▶ [TASK TO CARRY OUT]:
Quote every line below exactly as it reads.

▶ [DATASET EXCERPT]:
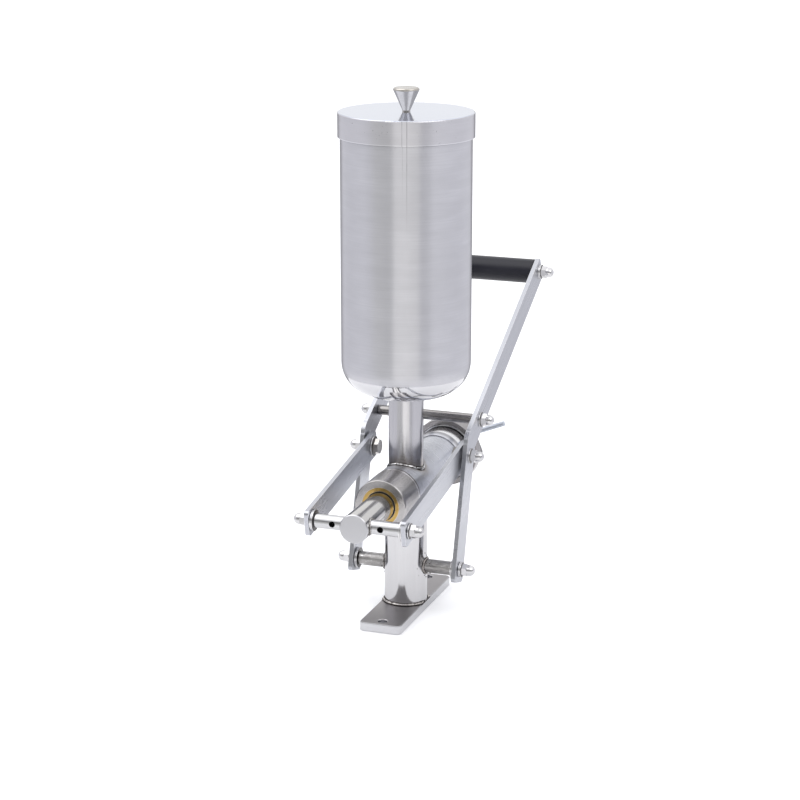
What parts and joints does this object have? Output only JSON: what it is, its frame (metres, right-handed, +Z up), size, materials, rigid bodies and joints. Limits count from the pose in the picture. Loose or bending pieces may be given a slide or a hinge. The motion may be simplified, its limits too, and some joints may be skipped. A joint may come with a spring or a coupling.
{
  "type": "churro filling machine",
  "caption": "Bench lever pump for filling churros: a hopper over a barrel whose piston is drawn by a dog-leg lever pair and links, with a union nut and nozzle tube.",
  "frame": {"origin": "underside of the base plate, on the post's axis", "axes": "+Z up the post, +Y to the rear along the barrel towards the nozzle, +X to the right"},
  "size_m": [0.1682, 0.4956, 0.6056],
  "materials": {
    "plate": "satin ground plate",
    "weld": "bead with heat tint",
    "tube_polished": "polished tube",
    "barrel": "polished, drawn tube",
    "cap": "turned, fine brushed",
    "turned": "turned, bright",
    "brass": "turned",
    "hopper": "brushed around, polished floor",
    "lid": "brushed around, polished top",
    "knob": "turned and polished",
    "raw_bar": "as drawn, dull",
    "bar_round": "drawn, satin",
    "rod_polished": "ground and polished",
    "flat_bar": "long brushed",
    "fastener": "bright stainless",
    "seal": "matt food-grade rubber",
    "piston_plastic": "machined food-grade plastic",
    "grip": "satin black"
  },
  "bodies": {
    "frame": {"base_plate": "plate", "base_weld": "weld", "post": "tube_polished", "post_weld": "weld", "barrel": "barrel", "barrel_collar": "turned", "front_cap": "cap", "rod_bush": "brass", "rod_seal": "seal", "neck": "tube_polished", "neck_weld": "weld", "hopper": "hopper", "hopper_weld": "weld", "lever_shaft": "raw_bar", "shaft_weld": "weld", "shaft_washers": "fastener", "shaft_nuts": "fastener", "nozzle_gasket": "seal", "nozzle_body": "turned", "nozzle_tube": "turned"},
    "union_nut": {"nozzle_nut": "turned", "nozzle_nut_handle": "rod_polished"},
    "hopper_lid": {"lid": "lid", "lid_knob": "knob", "knob_screw": "fastener"},
    "piston": {"piston_rod": "rod_polished", "piston_head": "piston_plastic", "piston_seals": "seal", "front_crossbar": "bar_round", "crossbar_weld": "weld", "crossbar_washers": "fastener", "crossbar_nuts": "fastener"},
    "lever": {"left_lever": "flat_bar", "right_lever": "flat_bar", "upper_crossbar": "bar_round", "upper_crossbar_washers": "fastener", "upper_crossbar_nuts": "fastener", "handle_grip": "grip", "handle_rod": "raw_bar", "handle_washers": "fastener", "handle_nuts": "fastener", "link_bolts": "fastener", "link_washers": "fastener", "link_nuts": "fastener"},
    "left_link_arm": {"left_link": "flat_bar"},
    "right_link_arm": {"right_link": "flat_bar"}
  },
  "joints": [
    {"name": "lever_swing", "type": "hinge", "parent": "frame", "child": "lever", "pos_m": [0, 0, 0.0533], "axis": [-1, 0, 0], "range_deg": [-8, 12]},
    {"name": "piston_slide", "type": "slide", "parent": "frame", "child": "piston", "axis": [0, 1, 0], "range_m": [-0.017, 0.025]},
    {"name": "left_link_swing", "type": "hinge", "parent": "piston", "child": "left_link_arm", "pos_m": [0, -0.15465, 0.1484], "axis": [-1, 0, 0], "range_deg": [-2, 3]},
    {"name": "right_link_swing", "type": "hinge", "parent": "piston", "child": "right_link_arm", "pos_m": [0, -0.15465, 0.1484], "axis": [-1, 0, 0], "range_deg": [-2, 3]},
    {"name": "lid_lift", "type": "slide", "parent": "frame", "child": "hopper_lid", "axis": [0, 0, 1], "range_m": [0, 0.07]},
    {"name": "union_nut_turn", "type": "hinge", "parent": "frame", "child": "union_nut", "pos_m": [0, 0.1425, 0.1484], "axis": [0, 1, 0], "range_deg": [0, 180]}
  ],
  "couplings": [
    {"joint": "piston_slide", "follows": "lever_swing", "m_per_rad": 0.1181},
    {"joint": "left_link_swing", "follows": "lever_swing", "ratio": 0.2123},
    {"joint": "right_link_swing", "follows": "lever_swing", "ratio": 0.2123}
  ]
}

▶ [THE OUTPUT]:
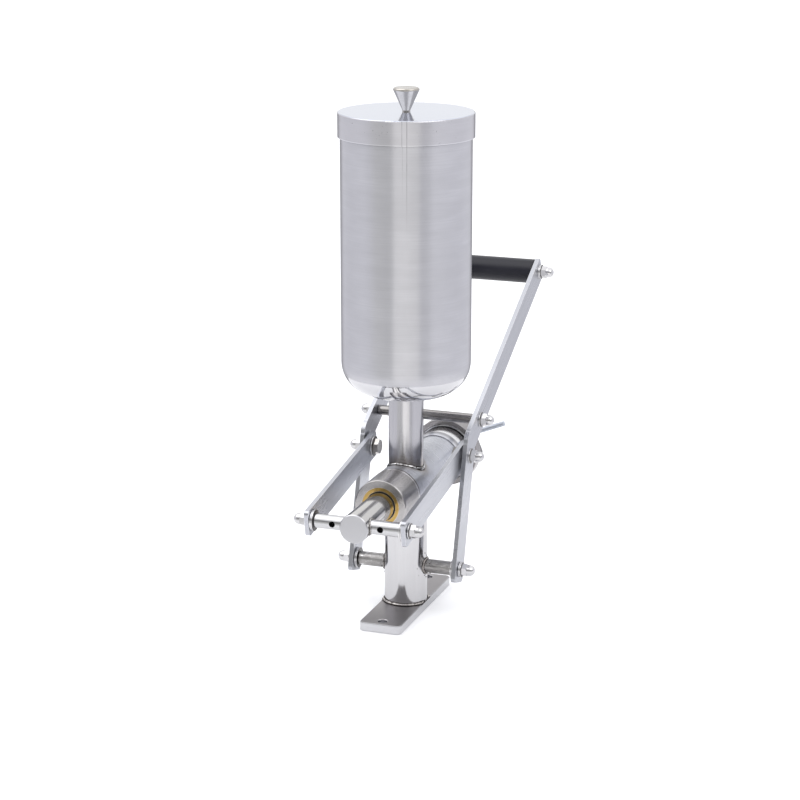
What parts and joints does this object have? Output only JSON: what it is, its frame (metres, right-handed, +Z up), size, materials, rigid bodies and joints. Limits count from the pose in the picture. Loose or bending pieces may be given a slide or a hinge. The motion may be simplified, its limits too, and some joints may be skipped. A joint may come with a spring or a coupling.
{
  "type": "churro filling machine",
  "caption": "Bench lever pump for filling churros: a hopper over a barrel whose piston is drawn by a dog-leg lever pair and links, with a union nut and nozzle tube.",
  "frame": {"origin": "underside of the base plate, on the post's axis", "axes": "+Z up the post, +Y to the rear along the barrel towards the nozzle, +X to the right"},
  "size_m": [0.1682, 0.4956, 0.6056],
  "materials": {
    "plate": "satin ground plate",
    "weld": "bead with heat tint",
    "tube_polished": "polished tube",
    "barrel": "polished, drawn tube",
    "cap": "turned, fine brushed",
    "turned": "turned, bright",
    "brass": "turned",
    "hopper": "brushed around, polished floor",
    "lid": "brushed around, polished top",
    "knob": "turned and polished",
    "raw_bar": "as drawn, dull",
    "bar_round": "drawn, satin",
    "rod_polished": "ground and polished",
    "flat_bar": "long brushed",
    "fastener": "bright stainless",
    "seal": "matt food-grade rubber",
    "piston_plastic": "machined food-grade plastic",
    "grip": "satin black"
  },
  "bodies": {
    "frame": {"base_plate": "plate", "base_weld": "weld", "post": "tube_polished", "post_weld": "weld", "barrel": "barrel", "barrel_collar": "turned", "front_cap": "cap", "rod_bush": "brass", "rod_seal": "seal", "neck": "tube_polished", "neck_weld": "weld", "hopper": "hopper", "hopper_weld": "weld", "lever_shaft": "raw_bar", "shaft_weld": "weld", "shaft_washers": "fastener", "shaft_nuts": "fastener", "nozzle_gasket": "seal", "nozzle_body": "turned", "nozzle_tube": "turned"},
    "union_nut": {"nozzle_nut": "turned", "nozzle_nut_handle": "rod_polished"},
    "hopper_lid": {"lid": "lid", "lid_knob": "knob", "knob_screw": "fastener"},
    "piston": {"piston_rod": "rod_polished", "piston_head": "piston_plastic", "piston_seals": "seal", "front_crossbar": "bar_round", "crossbar_weld": "weld", "crossbar_washers": "fastener", "crossbar_nuts": "fastener"},
    "lever": {"left_lever": "flat_bar", "right_lever": "flat_bar", "upper_crossbar": "bar_round", "upper_crossbar_washers": "fastener", "upper_crossbar_nuts": "fastener", "handle_grip": "grip", "handle_rod": "raw_bar", "handle_washers": "fastener", "handle_nuts": "fastener", "link_bolts": "fastener", "link_washers": "fastener", "link_nuts": "fastener"},
    "left_link_arm": {"left_link": "flat_bar"},
    "right_link_arm": {"right_link": "flat_bar"}
  },
  "joints": [
    {"name": "lever_swing", "type": "hinge", "parent": "frame", "child": "lever", "pos_m": [0, 0, 0.0533], "axis": [-1, 0, 0], "range_deg": [-8, 12]},
    {"name": "piston_slide", "type": "slide", "parent": "frame", "child": "piston", "axis": [0, 1, 0], "range_m": [-0.017, 0.025]},
    {"name": "left_link_swing", "type": "hinge", "parent": "piston", "child": "left_link_arm", "pos_m": [0, -0.15465, 0.1484], "axis": [-1, 0, 0], "range_deg": [-2, 3]},
    {"name": "right_link_swing", "type": "hinge", "parent": "piston", "child": "right_link_arm", "pos_m": [0, -0.15465, 0.1484], "axis": [-1, 0, 0], "range_deg": [-2, 3]},
    {"name": "lid_lift", "type": "slide", "parent": "frame", "child": "hopper_lid", "axis": [0, 0, 1], "range_m": [0, 0.07]},
    {"name": "union_nut_turn", "type": "hinge", "parent": "frame", "child": "union_nut", "pos_m": [0, 0.1425, 0.1484], "axis": [0, 1, 0], "range_deg": [0, 180]}
  ],
  "couplings": [
    {"joint": "piston_slide", "follows": "lever_swing", "m_per_rad": 0.1181},
    {"joint": "left_link_swing", "follows": "lever_swing", "ratio": 0.2123},
    {"joint": "right_link_swing", "follows": "lever_swing", "ratio": 0.2123}
  ]
}